▶ **RECORDED DATA**:
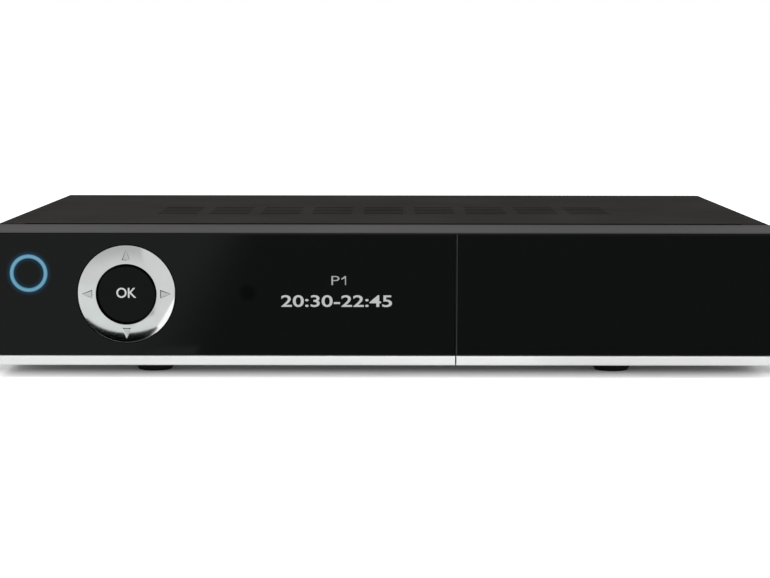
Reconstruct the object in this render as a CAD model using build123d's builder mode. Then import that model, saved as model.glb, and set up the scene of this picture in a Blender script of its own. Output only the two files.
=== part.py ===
"""Compact satellite receiver in millimetres.

A folded steel housing carries a moulded front with a drop-down flap, a power key with a light
ring, a four-way ring with a centre key, a display, the boards behind them, and the sockets of
the rear wall. +Z is up and the front faces -Y. The origin lies on the resting plane, under the
middle of the receiver.
"""
import os

from build123d import *

# ---------------------------------------------------------------- overall sizes
body_width = 282.0  # steel cover, outside
total_height = 56.0  # resting plane to the top of the cover
total_depth = 190.0  # crown of the four-way ring to the tips of the aerial sockets
foot_height = 5.0
sheet = 0.8  # steel thickness of cover and pan
front_overhang = 0.8  # moulded front past the cover, each side
ring_crown = 1.2  # four-way ring past the fascia
aerial_reach = 10.0  # aerial sockets past the rear wall

# ---------------------------------------------------------------- clearances
slip = 0.1  # between fixed pieces that slide together
running = 0.05  # radial, in a bore that turns or slides
panel_gap = 0.25  # between the moving flap and what is fixed
key_gap = 0.4  # radial, round the tilting four-way ring

# ---------------------------------------------------------------- front sizes
fascia_thickness = 2.0
front_wall = 2.0  # wall of the moulded front behind the fascia
band_depth = 6.0  # sloping band, front to back
band_drop = 2.4  # sloping band, top to bottom
band_lip = 0.35  # straight lip under the band
band_round = 0.5  # rounding between band and lip
lip_setback = 0.2  # lip behind the fascia's face
cover_step = 0.4  # cover's top above the band's upper edge
strip_height = 3.45  # bright strip along the bottom of the front
strip_bottom = 4.7  # its lower edge above the resting plane
fascia_seam = 0.2  # between strip and fascia
band_seam = 0.25  # between fascia and band
tongue_depth = 7.0  # rim of the moulded front inside the cover
tongue_wall = 1.8
split_x = 26.4  # seam between fascia and flap
split_seam = 0.5

# ---------------------------------------------------------------- keys
power_inset, power_z = 12.6, 38.2  # across: from the cover's left side
power_ring_radius = 6.85
power_ring_width = 1.4
ring_pitch, ring_z = 35.4, 30.7  # across: from the power key
ring_radius = 17.6
ok_radius = 10.5
key_travel = 0.8
tilt_pivot_depth = 5.2  # four-way ring's tilt axes behind the fascia's face
display_inset, display_z = 42.9, 31.5  # across: from the seam beside the flap
display_size = (50.0, 20.0)
infrared_inset, infrared_z = 32.6, 31.1  # across: from the middle of the display
infrared_radius = 3.3
board_depth = 13.6  # key board behind the fascia's face
board_thickness = 1.6

# ---------------------------------------------------------------- rear wall positions
socket_lift = 8.0  # middle of the round sockets above the main board
aerial_insets = (55.0, 29.0)  # from the cover's right side
switch_inset, inlet_inset = 49.0, 23.0  # from the cover's left side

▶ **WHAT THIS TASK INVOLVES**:
Set down, exactly as written, each line of the data from its opening line through the one containing "from build123d import *". Output nothing more.

▶ **SOLUTION**:
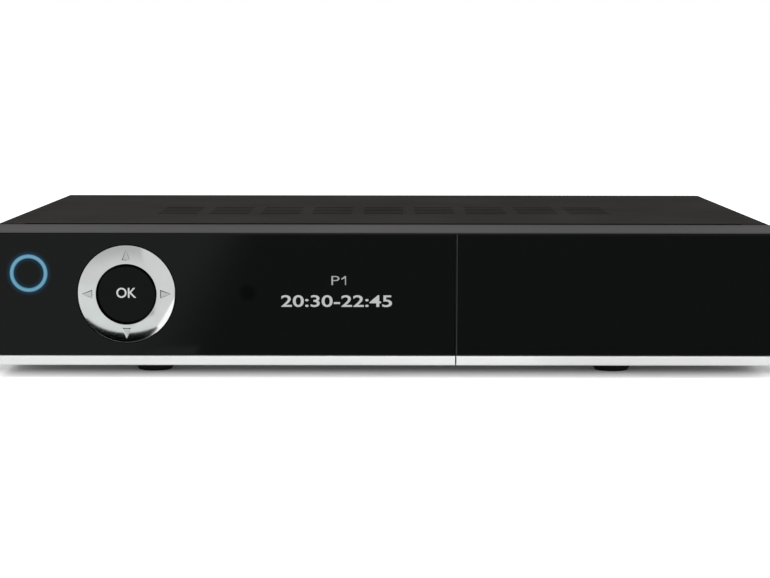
Reconstruct the object in this render as a CAD model using build123d's builder mode. Then import that model, saved as model.glb, and set up the scene of this picture in a Blender script of its own. Output only the two files.
=== part.py ===
"""Compact satellite receiver in millimetres.

A folded steel housing carries a moulded front with a drop-down flap, a power key with a light
ring, a four-way ring with a centre key, a display, the boards behind them, and the sockets of
the rear wall. +Z is up and the front faces -Y. The origin lies on the resting plane, under the
middle of the receiver.
"""
import os

from build123d import *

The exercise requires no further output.